Fledgling eyewear disruptor on course for £4m turnover

Sid Sethi at Specscart's Bury HQ

A Bury-based eyewear company founded in 2018 is eyeing sales of £4m this year, double its previous turnover.

Specscart was created by managing director, Sid Sethi, out of frustration with the expensive and snail’s pace process of getting new glasses from high street opticians when his glasses broke three days before his exams at the University of Manchester.

The modern spectacle designer and maker creates 200 pairs of glasses every day and is currently on a recruitment drive to keep up with the demands of a growing order book.

The Specscart headcount of 18 has grown to 22 during 2023, with another 10 hirings in the pipeline for 2024.

While based in Greater Manchester, the firm is also a multinational company with 20-plus employees in production units in China, and IT operations in India.

Sid started out with a £2,500 investment, painting and wallpapering his first shop himself and sleeping in his car as he travelled across the UK selling glasses.

Specscart team

Since its formation, Specscart has developed into a global retail and online entity, spanning three bricks and mortar shops across Greater Manchester, in Walkden, Urmston and Bury, and e-commerce monthly sales of £190,000.

Sid said: “Specscart has gone from a start-up to a scale up rapidly. We are transforming from the hardworking underdogs to industry challengers – one pair of specs at a time.

“Our turnover growth is fuelled by offering something very different in our industry – every order we make brings together the efficiency of Deliveroo, trackability of Uber, scanning technology of Amazon and speed of McDonalds.”

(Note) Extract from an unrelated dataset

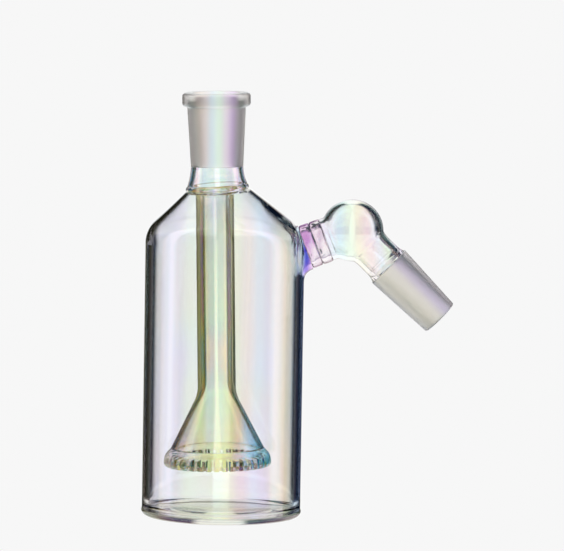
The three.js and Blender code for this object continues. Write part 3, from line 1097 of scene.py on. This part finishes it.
shank_end = BULB_RADIUS + SHANK_LENGTH
ball_outline = arc(0, 0, BULB_RADIUS, -90, 90, 44)
bulb = turn_on_lathe("splash_bulb_glass", ball_outline, steps=88)
between = (180 - ARM_SLOPE - CONE_SLOPE) / 2
bulb = put(bulb, 90 - ARM_SLOPE + (90 - between), bulb_centre)
open_port(
    bulb,
    bulb_centre,
    -arm_axis,
    hole=NECK_ROOT,
    end=bulb_neck,
    end_radius=ARM_RADIUS,
    rings=5,
    calm=2.0,
)
open_port(
    bulb,
    bulb_centre,
    cone_axis,
    hole=SHANK_ROOT,
    end=shank_end,
    end_radius=SHANK_RADIUS,
    lead=(0.2, 0.5),
    rings=10,
    calm=1.0,
)
give_wall(bulb, BULB_WALL)
finish_glass(bulb, "splash_bulb", arm_glass)

# %% [markdown]
# ## Ground cone
# A short clear bead widens from the shank to the cone, and the cone is ground with grit like the
# socket. Its colours run along its slant and not along the bottle's width, so its bands get their
# own direction. They darken towards both sides of the cone, which is painted shade on its round
# sides, with the coat's buff and lavender between. Both pieces are turned upright and then laid on
# the cone's axis.

# %% Ground glass of the cone
cone_side = (math.sin(math.radians(CONE_SLOPE)), 0, math.cos(math.radians(CONE_SLOPE)))
cone_line = bulb_centre.dot(Vector(cone_side))
cone_glass = coated_glass(
    "ground_cone_glass",
    # Painted shade: the tints darken towards both sides of the cone, and the rim colours darken its
    # edges.
    [
        (cone_line - 7.5, (0.84, 0.82, 0.74)),
        (cone_line - 4, (0.92, 0.90, 0.83)),
        (cone_line, (0.94, 0.92, 0.88)),
        (cone_line + 3.5, (0.90, 0.86, 0.97)),
        (cone_line + 5.5, (0.93, 0.89, 0.95)),
        (cone_line + 7.5, (0.84, 0.84, 0.82)),
    ],
    [(cone_line - 7.5, (0.80, 0.78, 0.72)), (cone_line + 7.5, (0.80, 0.78, 0.84))],
    graze=(0.6, 0.9),
    direction=cone_side,
    film=(200, 300),
    roughness=0.36,
    drift=0.8,
)

# %% Turn the seal of the cone
SHANK_WALL = 1.7
CONE_SEAL_LENGTH = 2.4

shank_bore = SHANK_RADIUS - SHANK_WALL
seal_start = shank_end + SEAM
cone_start = shank_end + CONE_SEAL_LENGTH + SEAL_GAP
cone_seal_outline = [
    (shank_bore, seal_start),
    (SHANK_RADIUS, seal_start),
    *bend(
        (SHANK_RADIUS, seal_start),
        (SHANK_RADIUS, (seal_start + cone_start) / 2),
        (JOINT_RADIUS - 0.3, cone_start - SEAM),
    ),
    (shank_bore, cone_start - SEAM),
    (shank_bore, seal_start),
]
cone_lean = 90 + CONE_SLOPE
cone_seal = put(turn_on_lathe("cone_seal_bead", cone_seal_outline), cone_lean, bulb_centre)
finish_glass(cone_seal, "cone_seal_ring", arm_glass)

# %% Turn the ground cone
cone_end = cone_start + JOINT_LENGTH
tip_radius = JOINT_RADIUS - JOINT_TAPER * JOINT_LENGTH
cone_outline = [
    (shank_bore, cone_start),
    *arc(JOINT_RADIUS - 0.4, cone_start + 0.4, 0.4, -90, 0, 5),
    *run((JOINT_RADIUS, cone_start + 0.6), (tip_radius + 0.04, cone_end - 0.8), 10),
    *arc(tip_radius - 0.5, cone_end - 0.5, 0.5, 10, 90, 5),
    *arc(shank_bore + 0.3, cone_end - 0.3, 0.3, 90, 180, 4),
    (shank_bore, cone_start),
]
cone = put(turn_on_lathe("ground_cone_glass", cone_outline), cone_lean, bulb_centre)
finish_glass(cone, "ground_cone", cone_glass)

# %% [markdown]
# ## Light and floor
# Glass is lit for its edges. Straight behind the bottle stands a tall white card, and to each side
# of that a dark flag, which the rims of the walls pick up as dark lines. The same card and flags
# repeat every quarter turn, so the bottle reads as well from the other sides, with a dimmer, narrow
# card between the flags. The bench is white, and the ceiling is grey. Area lights could stand for
# the cards, but their edges would be hard, so the studio is drawn on the world, where they fade out.
# The floor is a disc of evenly glowing paper that takes no shadow, and the glass neither shows nor
# reflects it, so that it doesn't light the body's edges from below.

# %% Start the studio
studio = bpy.data.worlds.new("studio")
bpy.context.scene.world = studio
studio.use_nodes = True
nodes, links = studio.node_tree.nodes, studio.node_tree.links
nodes.clear()


def maths(operation, first, second=None, third=None):
    node = nodes.new("ShaderNodeMath")
    node.operation = operation
    for socket, value in zip(node.inputs, (first, second, third)):
        if value is None:
            continue
        if isinstance(value, (int, float)):
            socket.default_value = value
        else:
            links.new(value, socket)
    return node.outputs[0]


def fade(value, start, end, low=0.0, high=1.0):
    """A soft step of a value, from low at start to high at end."""
    node = nodes.new("ShaderNodeMapRange")
    node.interpolation_type = "SMOOTHSTEP"
    links.new(value, node.inputs["Value"])
    for name, number in (("From Min", start), ("From Max", end), ("To Min", low), ("To Max", high)):
        node.inputs[name].default_value = number
    return node.outputs["Result"]


# %% Which way a ray goes
coordinates = nodes.new("ShaderNodeTexCoord")
direction = nodes.new("ShaderNodeSeparateXYZ")
links.new(coordinates.outputs["Generated"], direction.inputs[0])
turn = maths("DEGREES", maths("ARCTAN2", direction.outputs["X"], direction.outputs["Y"]))
height = maths("DEGREES", maths("ARCSINE", direction.outputs["Z"]))

# %% Cards, ceiling and bench, by their angles in degrees
CARD_SPACING = 90
CARD_EDGE = (9, 15)  # a card is full up to the first angle from its middle and gone at the second
SMALL_CARD_EDGE = (38, 41)
SMALL_CARD_LIGHT = 0.08
CEILING_EDGE = (46, 56)
CEILING_LIGHT = 0.45
BENCH_EDGE = (-10, -12)

from_card = maths("PINGPONG", turn, CARD_SPACING / 2)
small_cards = fade(from_card, *SMALL_CARD_EDGE, 0, SMALL_CARD_LIGHT)
cards = maths("MAXIMUM", fade(from_card, *CARD_EDGE, 1, 0), small_cards)
ceiling = fade(height, *CEILING_EDGE, 0, CEILING_LIGHT)
bench = fade(height, *BENCH_EDGE)
lit = maths("MAXIMUM", maths("MAXIMUM", cards, ceiling), bench)

# %% Dark flags between the cards, olive on one side and navy on the other
CARD = 1.06
OLIVE_FLAG = (0.018, 0.017, 0.010, 1)
NAVY_FLAG = (0.004, 0.009, 0.024, 1)

flag = nodes.new("ShaderNodeMix")
flag.data_type = "RGBA"
sector = maths("GREATER_THAN", maths("SINE", maths("RADIANS", maths("MULTIPLY", turn, 4))), 0)
links.new(sector, flag.inputs["Factor"])
flag.inputs["A"].default_value = OLIVE_FLAG
flag.inputs["B"].default_value = NAVY_FLAG
room = nodes.new("ShaderNodeMix")
room.data_type = "RGBA"
links.new(lit, room.inputs["Factor"])
links.new(flag.outputs["Result"], room.inputs["A"])
room.inputs["B"].default_value = (CARD, CARD, CARD, 1)

# %% Behind the bottle the camera sees plain white; the cards and flags only show in the glass
WHITE = 0.93

seen = nodes.new("ShaderNodeLightPath")
shown = nodes.new("ShaderNodeMix")
shown.data_type = "RGBA"
links.new(seen.outputs["Is Camera Ray"], shown.inputs["Factor"])
links.new(room.outputs["Result"], shown.inputs["A"])
shown.inputs["B"].default_value = (WHITE, WHITE, WHITE, 1)
background = nodes.new("ShaderNodeBackground")
links.new(shown.outputs["Result"], background.inputs["Color"])
output = nodes.new("ShaderNodeOutputWorld")
links.new(background.outputs[0], output.inputs[0])

# %% Lay the floor
FLOOR_RADIUS = 150.0
FLOOR_DROP = 0.1  # keeps the floor from touching the base

bpy.ops.object.select_all(action="DESELECT")
bpy.ops.mesh.primitive_circle_add(
    vertices=96, radius=FLOOR_RADIUS * MM, fill_type="NGON", location=(0, 0, -FLOOR_DROP * MM)
)
floor = bpy.context.object
floor.name = "floor"
bpy.ops.object.transform_apply(location=True)
paper = bpy.data.materials.new("white_paper")
paper.use_nodes = True
paper_nodes, paper_links = paper.node_tree.nodes, paper.node_tree.links
paper_nodes.clear()
glow = paper_nodes.new("ShaderNodeEmission")
glow.inputs["Color"].default_value = (WHITE, WHITE, WHITE, 1)
paper_out = paper_nodes.new("ShaderNodeOutputMaterial")
paper_links.new(glow.outputs[0], paper_out.inputs["Surface"])
floor.data.materials.append(paper)
floor.visible_transmission = floor.visible_glossy = False

# %% Colour, and enough bounces for a ray to cross every wall of the glass
scene = bpy.context.scene
scene.view_settings.view_transform = "Standard"
scene.cycles.max_bounces = 32
scene.cycles.transmission_bounces = 32
scene.cycles.glossy_bounces = 24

Each pair of Specscart frames is designed in-house then made into glasses at a state-of-the-art production lab in Bury. Sid said theirs is the only UK optical lab that makes glasses seven days a week.

Its on-site lens bank – with 100,000 prescription lenses – is the largest and most wide-ranging in the UK, it claims.

While established in three existing domestic outlets, the company’s international e-commerce sales account for five per cent of revenue with overseas orders from more than 100 countries spanning six continents.